Discussion Why are we stuck at 5 GHZ for almost 18 years?

Page 2 - Seeking answers? Join the Tom's Hardware community: where nearly two million members share solutions and discuss the latest tech.

Jacob 51

Notable
Dec 31, 2020
555
20
915
5 GHZ on a processor was a big thing in 2003 but so is till date.

Tom's Hardware overclocked a CPU to 5 GHZ in 2003 with liquid nitrogen. They set the record. (Which is broken now.)

In the latest Core i9 11900K has frequency with turbo boost of 5.3 GHZ.

So that is a big number, considering that this core i9 is the most powerful INTEL chip Rn. (Maybe I'm wrong. Correction would be appreciated).

Why aren't we increasing this number to 6 GHZ?

I understand that some games require GHZ, while some require cores.
 
5 GHZ on a processor was a big thing in 2003 but so is till date.

Tom's Hardware overclocked a CPU to 5 GHZ in 2003 with liquid nitrogen. They set the record. (Which is broken now.)

In the latest Core i9 11900K has frequency with turbo boost of 5.3 GHZ.

So that is a big number, considering that this core i9 is the most powerful INTEL chip Rn. (Maybe I'm wrong. Correction would be appreciated).

Why aren't we increasing this number to 6 GHZ?

I understand that some games require GHZ, while some require cores.
The 11900K can hit 7Ghz under LN. The record is an FX8370 at over 8.

IPC and efficiency is better. Sure hitting 6Hz would be cool but you’d need a 360mm rad at minimum to run it, a 1000W PSU, a motherboard that could handle it and it would draw well over 300W of power. On top of that you’d have issues with the VRM lasting an acceptable time and the motherboard PCB warping with the heat.
 
Honestly its a great question OP. I don't know exactly why its so difficult, but hitting higher frequencies is always going to be significantly harder by an exponential number.
Not always: prior to 2004, there was a steady frequency ramp from 4.77MHz to 3600MHz and IPC improvements were a much smaller proportion of overall performance gains.

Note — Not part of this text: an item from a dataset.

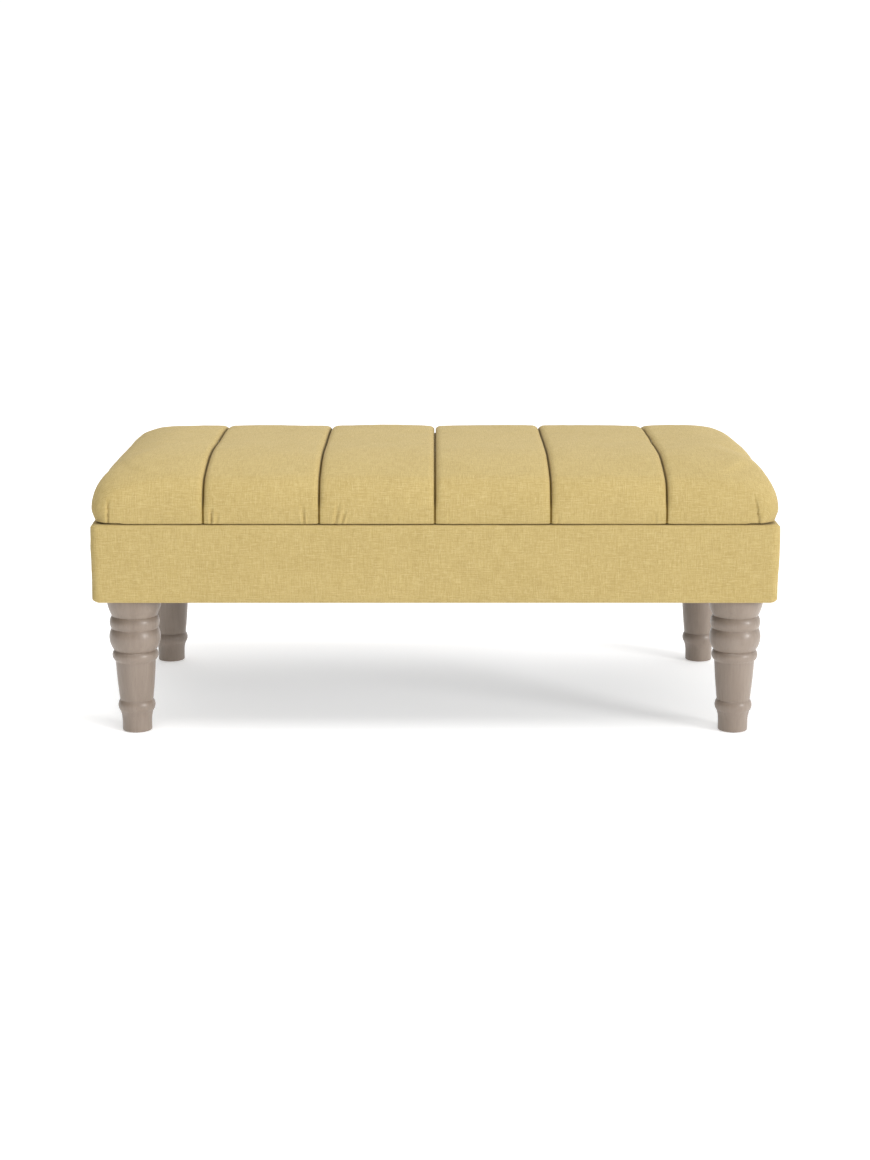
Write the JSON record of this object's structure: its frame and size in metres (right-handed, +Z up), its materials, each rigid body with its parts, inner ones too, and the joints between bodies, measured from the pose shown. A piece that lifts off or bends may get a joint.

IPC has become the primary performance driver once practical CPU clock frequencies hit a ceiling in the 4-5GHz range.

And the reason for this ceiling is simiply that pipeline stages can get a lot more done when they have a little more time more efficiently than simpler pipeline stages would at higher frequencies.
 
Not always: prior to 2004, there was a steady frequency ramp from 4.77MHz to 3600MHz and IPC improvements were a much smaller proportion of overall performance gains. IPC has become the primary performance driver once practical CPU clock frequencies hit a ceiling in the 4-5GHz range.

And the reason for this ceiling is simiply that pipeline stages can get a lot more done when they have a little more time more efficiently than simpler pipeline stages would at higher frequencies.
As I recall deep pipelines are a way to achieve extremely high clocks, which is what Pentium 4 did. I remember (in the early P4 days) someone was claiming CPU clocks over 6Ghz would be common "soon".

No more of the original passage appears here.